Leopard conservation groups don’t want leopards to be killed but in Setswana culture, the installation of a new traditional leader (kgosi) would be incomplete without a ceremony where s/he is invested with a skin of freshly killed leopard. The skin is the prize of the hunt but there is another more important dimension. Tracking, cornering and killing the leopard test the martial skills that society expects its men (especially the kgosi) to have. In the olden days, initiation training for boys entailed tribal hunt for the fearsome black rhinoceros to test the mettle of initiates.
The busybody nature of western animal-rights activists necessarily mean that we may be looking at a future when we have to deal with conservation groups that seek to save pythons.
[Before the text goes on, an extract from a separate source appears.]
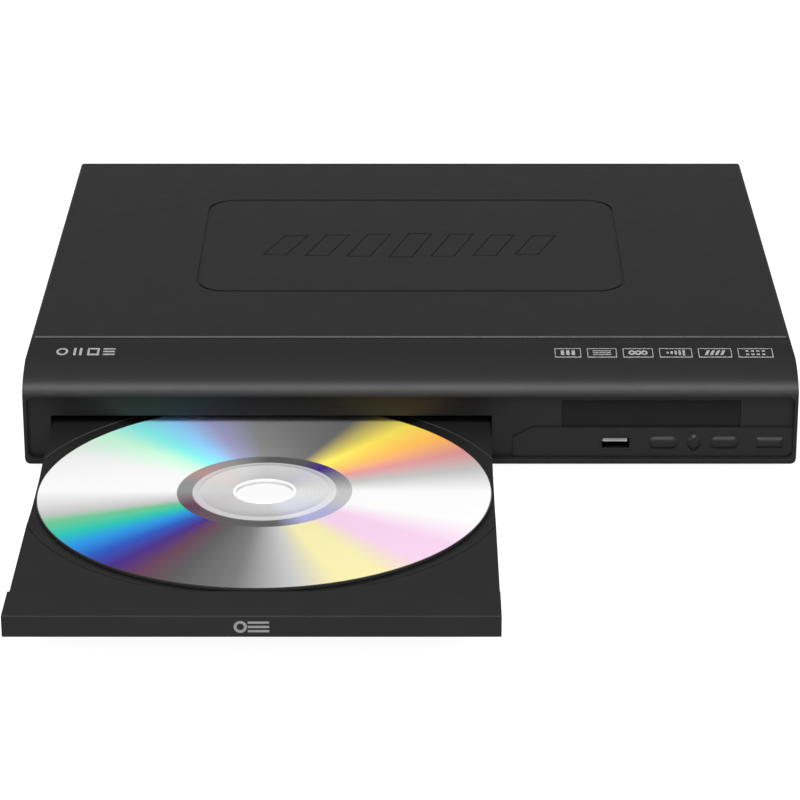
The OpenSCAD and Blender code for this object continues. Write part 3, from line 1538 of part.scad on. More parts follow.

The reality though is that across most indigenous cultures in Botswana, traditional doctors use fat from these reptiles to concoct potions that can be used in a variety of ways. Had western animal-rights activists started plying their trade in what is now Botswana hundreds of years ago, Batswana would probably have developed traditional doctoring methods that don’t involve the use of pythons but we have only just met these busybodies.
Through hunting, societies across the world have built a corpus of indigenous knowledge that they use in various ways. As the experience of Namibian Bushmen hunters with the apartheid-era South African Defence Force shows, tracking the spoor of wild animals has use in the enterprise of war – and law enforcement in another context. There are also special ways to prepare certain meat dishes from wild animals – like the pit-cooking of a porcupine among Batswana. These knowledge needs hunting to survive.
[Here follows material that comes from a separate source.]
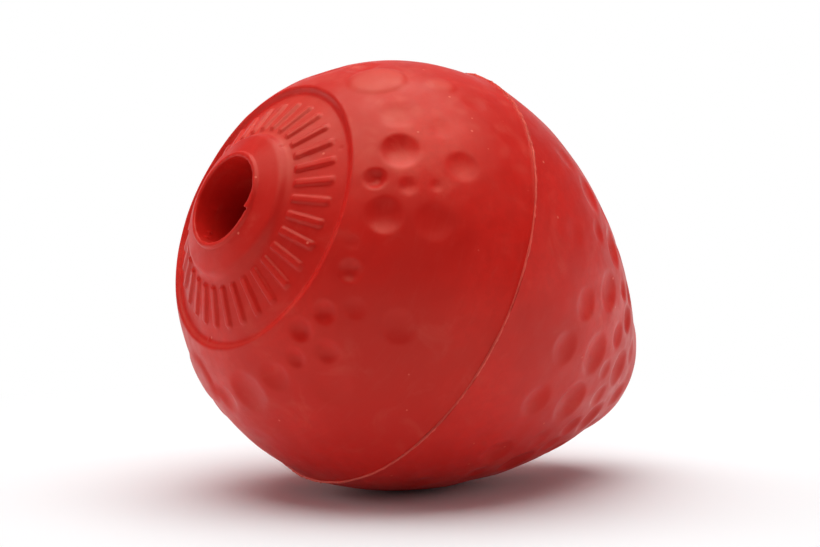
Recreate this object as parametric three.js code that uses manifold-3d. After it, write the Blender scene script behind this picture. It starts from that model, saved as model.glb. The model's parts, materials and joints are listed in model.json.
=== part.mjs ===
// A hollow rubber throw toy: a round front shell with the treat mouth, a tapering rear shell,
// and the ring of cured cement that bonds them at the widest place. Millimetres, +Z up.
//
// Outlines are written as radius and along: the distance from the toy's axis, and the place
// on it, with 0 at the joint of the shells, + towards the mouth and - towards the tail tip.
// A turn is an angle round the axis, in degrees, from the toy's upper side.
import * as THREE from "three";
import { mergeVertices } from "three/addons/utils/BufferGeometryUtils.js";
import Module from "manifold-3d";

const wasm = await Module();
wasm.setup();

// Body
const bellyRadius = 38; // the rear shell at the joint, the widest place
const wall = 11.5; // rubber between the chamber and the outside of the rear shell
const seamStep = 0.5; // the rear shell stands this far proud of the round front shell
const frontCentre = -0.5; // place of the front sphere's centre

// Mouth and collar, from the bore outwards
const boreRadius = 7.8;
const neckRounding = 1.5; // edge where the bore meets the chamber
const lipWidth = 0.8; // flat lip round the bore
const lipHeight = 0.25; // above the collar's face
const creaseWidth = 0.3; // groove outside the lip
const creaseDepth = 0.15;
const collarWidth = 4; // conical face, from the crease to the ridge
const collarRise = 2; // the face climbs this far from the ridge to the mouth
const collarRounding = 0.9; // along either side of the ridge
const collarHeight = 1.4; // ridge above the channel
const collarSlope = 0.9; // the collar's foot lies this far outside its ridge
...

As the battle over hunting is amped up, most Batswana – especially those who are victims of out-of-control elephants – have sided with the government. Online, some of this patriotism has been harnessed into outright Internet gangsterism which is ultimately not helpful to Botswana’s case. Sadly, the cultural argument for hunting can also be used against the Botswana government. In the past, the Department of Wildlife and National Parks denied an incoming kgosi a licence to hunt a leopard and he had to settle for skin lent to him by the Department. The most egregious overreach though is with regard to how the government has denied the Bushmen their cultural rights to use wildlife in the same way they have for thousands of years.
Upon conviction that it had stumbled into a goldmine of diamonds in the Central Kgalagadi Game Reserve, De Beers worked behind the scenes to have communities that lived in the reserve relocated. These communities fiercely resisted and with the heroic campaign of Survival International, a London-based pressure group, won residency rights at the High Court. While back at the CKGR, those communities don’t have hunting rights, which rights are interwoven with their way of life.
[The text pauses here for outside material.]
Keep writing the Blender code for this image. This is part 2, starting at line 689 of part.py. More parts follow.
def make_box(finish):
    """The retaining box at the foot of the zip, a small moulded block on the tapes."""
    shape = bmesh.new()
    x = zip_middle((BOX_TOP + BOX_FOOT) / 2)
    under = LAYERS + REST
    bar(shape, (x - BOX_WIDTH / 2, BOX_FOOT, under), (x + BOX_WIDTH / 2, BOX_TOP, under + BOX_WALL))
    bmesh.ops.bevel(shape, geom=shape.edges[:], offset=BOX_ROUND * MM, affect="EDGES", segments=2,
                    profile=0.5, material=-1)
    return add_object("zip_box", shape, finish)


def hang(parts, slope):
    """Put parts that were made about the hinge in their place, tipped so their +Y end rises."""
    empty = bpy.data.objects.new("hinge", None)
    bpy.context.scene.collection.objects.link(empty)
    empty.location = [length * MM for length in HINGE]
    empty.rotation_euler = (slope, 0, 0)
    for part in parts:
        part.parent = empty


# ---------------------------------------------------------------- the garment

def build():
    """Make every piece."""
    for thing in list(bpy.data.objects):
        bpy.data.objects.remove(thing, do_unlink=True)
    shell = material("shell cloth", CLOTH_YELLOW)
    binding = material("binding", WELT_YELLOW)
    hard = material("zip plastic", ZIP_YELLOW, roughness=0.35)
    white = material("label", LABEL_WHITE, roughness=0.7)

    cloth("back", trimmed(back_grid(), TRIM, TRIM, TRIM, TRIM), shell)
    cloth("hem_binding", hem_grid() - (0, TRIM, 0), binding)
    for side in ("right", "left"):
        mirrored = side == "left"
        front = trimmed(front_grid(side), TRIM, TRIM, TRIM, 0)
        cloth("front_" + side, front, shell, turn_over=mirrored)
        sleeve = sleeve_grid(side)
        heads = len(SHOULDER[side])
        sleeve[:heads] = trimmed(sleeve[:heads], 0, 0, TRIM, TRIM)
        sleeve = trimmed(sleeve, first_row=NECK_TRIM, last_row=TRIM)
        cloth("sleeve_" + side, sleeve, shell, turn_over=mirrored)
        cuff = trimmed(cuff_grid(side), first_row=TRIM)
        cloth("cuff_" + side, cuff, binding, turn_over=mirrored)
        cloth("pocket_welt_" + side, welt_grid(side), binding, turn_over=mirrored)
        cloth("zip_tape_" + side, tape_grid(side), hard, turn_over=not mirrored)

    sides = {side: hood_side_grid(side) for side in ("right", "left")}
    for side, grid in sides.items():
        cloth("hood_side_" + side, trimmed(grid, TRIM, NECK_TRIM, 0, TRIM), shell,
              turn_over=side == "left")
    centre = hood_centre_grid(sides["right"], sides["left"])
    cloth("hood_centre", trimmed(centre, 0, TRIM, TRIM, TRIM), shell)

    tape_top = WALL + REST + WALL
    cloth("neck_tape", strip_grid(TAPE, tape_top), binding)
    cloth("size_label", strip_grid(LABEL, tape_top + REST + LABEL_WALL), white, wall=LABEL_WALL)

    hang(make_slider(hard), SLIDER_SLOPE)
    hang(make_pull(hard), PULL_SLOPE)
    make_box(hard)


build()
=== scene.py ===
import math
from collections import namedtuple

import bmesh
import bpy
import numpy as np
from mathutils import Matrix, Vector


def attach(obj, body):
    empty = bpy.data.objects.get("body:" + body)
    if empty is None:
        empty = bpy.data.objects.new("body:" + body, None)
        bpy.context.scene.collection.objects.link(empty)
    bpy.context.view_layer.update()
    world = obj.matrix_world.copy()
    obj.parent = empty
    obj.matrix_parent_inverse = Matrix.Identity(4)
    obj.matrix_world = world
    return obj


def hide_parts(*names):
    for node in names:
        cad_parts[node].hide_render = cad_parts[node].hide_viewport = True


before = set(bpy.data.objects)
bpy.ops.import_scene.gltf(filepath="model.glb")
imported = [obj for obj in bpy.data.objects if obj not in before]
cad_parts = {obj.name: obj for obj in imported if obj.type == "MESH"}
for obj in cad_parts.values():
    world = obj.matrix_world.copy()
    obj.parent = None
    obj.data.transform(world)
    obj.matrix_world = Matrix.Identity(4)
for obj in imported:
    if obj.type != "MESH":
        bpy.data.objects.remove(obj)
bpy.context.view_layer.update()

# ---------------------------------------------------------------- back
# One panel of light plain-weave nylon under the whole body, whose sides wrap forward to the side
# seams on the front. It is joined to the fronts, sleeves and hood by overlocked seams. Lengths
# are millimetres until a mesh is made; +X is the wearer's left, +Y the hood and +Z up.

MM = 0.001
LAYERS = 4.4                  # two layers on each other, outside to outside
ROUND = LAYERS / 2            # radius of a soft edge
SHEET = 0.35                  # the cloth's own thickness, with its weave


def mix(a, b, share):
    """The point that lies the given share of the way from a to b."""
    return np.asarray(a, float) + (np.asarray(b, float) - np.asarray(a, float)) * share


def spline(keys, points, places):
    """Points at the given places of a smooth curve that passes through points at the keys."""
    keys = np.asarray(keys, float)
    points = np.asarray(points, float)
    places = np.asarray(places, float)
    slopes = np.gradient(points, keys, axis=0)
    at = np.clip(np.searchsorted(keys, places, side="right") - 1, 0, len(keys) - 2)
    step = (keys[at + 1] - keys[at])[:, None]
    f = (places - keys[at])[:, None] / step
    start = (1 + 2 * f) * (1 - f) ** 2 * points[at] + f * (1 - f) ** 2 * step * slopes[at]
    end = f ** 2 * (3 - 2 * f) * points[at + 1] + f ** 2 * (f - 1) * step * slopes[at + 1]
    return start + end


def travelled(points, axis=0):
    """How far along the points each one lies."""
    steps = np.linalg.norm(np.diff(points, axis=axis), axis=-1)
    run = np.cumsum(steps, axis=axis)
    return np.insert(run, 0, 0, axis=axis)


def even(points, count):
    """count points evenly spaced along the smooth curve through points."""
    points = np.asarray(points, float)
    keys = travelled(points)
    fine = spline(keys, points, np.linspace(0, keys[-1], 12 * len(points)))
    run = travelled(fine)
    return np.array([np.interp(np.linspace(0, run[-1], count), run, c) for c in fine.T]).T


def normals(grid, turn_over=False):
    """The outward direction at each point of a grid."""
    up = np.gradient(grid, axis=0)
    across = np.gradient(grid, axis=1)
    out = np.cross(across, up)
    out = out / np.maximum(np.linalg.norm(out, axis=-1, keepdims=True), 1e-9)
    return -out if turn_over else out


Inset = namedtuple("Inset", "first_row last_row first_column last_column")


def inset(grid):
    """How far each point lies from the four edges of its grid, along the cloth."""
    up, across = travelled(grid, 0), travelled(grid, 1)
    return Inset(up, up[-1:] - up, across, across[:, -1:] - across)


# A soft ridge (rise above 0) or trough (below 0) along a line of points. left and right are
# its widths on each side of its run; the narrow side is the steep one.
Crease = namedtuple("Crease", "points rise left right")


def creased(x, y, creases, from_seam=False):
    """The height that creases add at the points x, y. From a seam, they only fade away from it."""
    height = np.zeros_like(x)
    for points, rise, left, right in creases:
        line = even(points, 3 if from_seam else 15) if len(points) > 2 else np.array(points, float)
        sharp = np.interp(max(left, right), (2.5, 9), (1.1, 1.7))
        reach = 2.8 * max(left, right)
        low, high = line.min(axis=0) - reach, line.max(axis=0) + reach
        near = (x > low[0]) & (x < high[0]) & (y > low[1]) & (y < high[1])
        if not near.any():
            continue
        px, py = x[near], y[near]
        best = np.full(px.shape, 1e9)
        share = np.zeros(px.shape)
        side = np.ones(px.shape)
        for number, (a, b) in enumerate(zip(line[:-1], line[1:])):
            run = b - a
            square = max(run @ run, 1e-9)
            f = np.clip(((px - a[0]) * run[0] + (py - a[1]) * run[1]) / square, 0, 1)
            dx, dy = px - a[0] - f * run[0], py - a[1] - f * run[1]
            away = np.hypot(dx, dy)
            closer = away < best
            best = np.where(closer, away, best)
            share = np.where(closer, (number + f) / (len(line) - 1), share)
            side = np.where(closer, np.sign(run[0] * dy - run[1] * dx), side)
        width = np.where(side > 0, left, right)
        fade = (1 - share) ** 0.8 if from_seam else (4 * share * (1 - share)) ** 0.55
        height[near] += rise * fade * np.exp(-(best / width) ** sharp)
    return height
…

It has been reported that the bodies of Bushmen boys at government schools started twitching, itching and swelling when the hunting season starts. A possible explanation is that ancestors wanted them to be in the bush hunting than in a classroom learning about foreign cultures. The Bushmen have also developed a unique type of religious dances that re-enact hunting experiences. They use these dances to communicate with their Ancestral Spirits – or Gods.
It has also emerged that over centuries, the Bushmen have developed a highly sophisticated hunting language that a scholar from a French university associated with the Muséum National d’Histoire Naturelle in Paris came to Botswana to study and write about. Philip Hindley, a researcher from the Museum, visited Bushmen communities in the Ngamiland and Ghanzi districts of Northwest Botswana to study acommunication system that they have used in tracking and hunting wildlife for centuries. Back in Paris, Hindley did a linguistic analysis of this system, in one respect constructing “a taxonomic lexicon of nominal iconic gestures that depict animals.” Not all language is verbal and Hindley’s focus was on audio and gestural means of communication that the men use during hunting. This highly sophisticated system is used communicate information to fellow hunters in order to coordinate hunts and indicate the identity of the spoor, the prey species, or the predator that has been spotted. He found that while Bushmen hunters sometimes use whistles, clicks and bird-like chatter to command attention for colleagues out of visual range, their communication is mainly gestural. Nominal iconic hand gestures are used to communicate the identity of the game by reproducing salient features, such as horns, tusks, ears, and tails. If the Bushmen can’t hunt, they will see no need to retain this centuries-old language.
Viewed from this perspective, the battle over hunting shows that westerners are merely opening up another battle front in the culture war. That war began when they invalidated ancestor worship and tricked Batswana into adopting an alien religion. Ever since, they have been invalidating other indigenous cultural practices in a variety of ways. For example, western employers have given Batswana employees English names; Customary Law has been replaced by Roman-Dutch law; English has displaced indigenous languages; and the skin-lightening cream industry thrives on the back of racist lie that black is ugly. On the basis of the latter, it was inevitable that the west would reject wildlife management practices that an African government chose for itself. The subtext is your culture is backward. Against this background, one can legitimately to wonder if animal-rights activists would still insist on the hunting ban if elephants started killing western tourists in really large numbers. The amount of outrage about the hanging of Marietta Bosch, the only white woman to have suffered such fate in Botswana, showed how much the west values white life.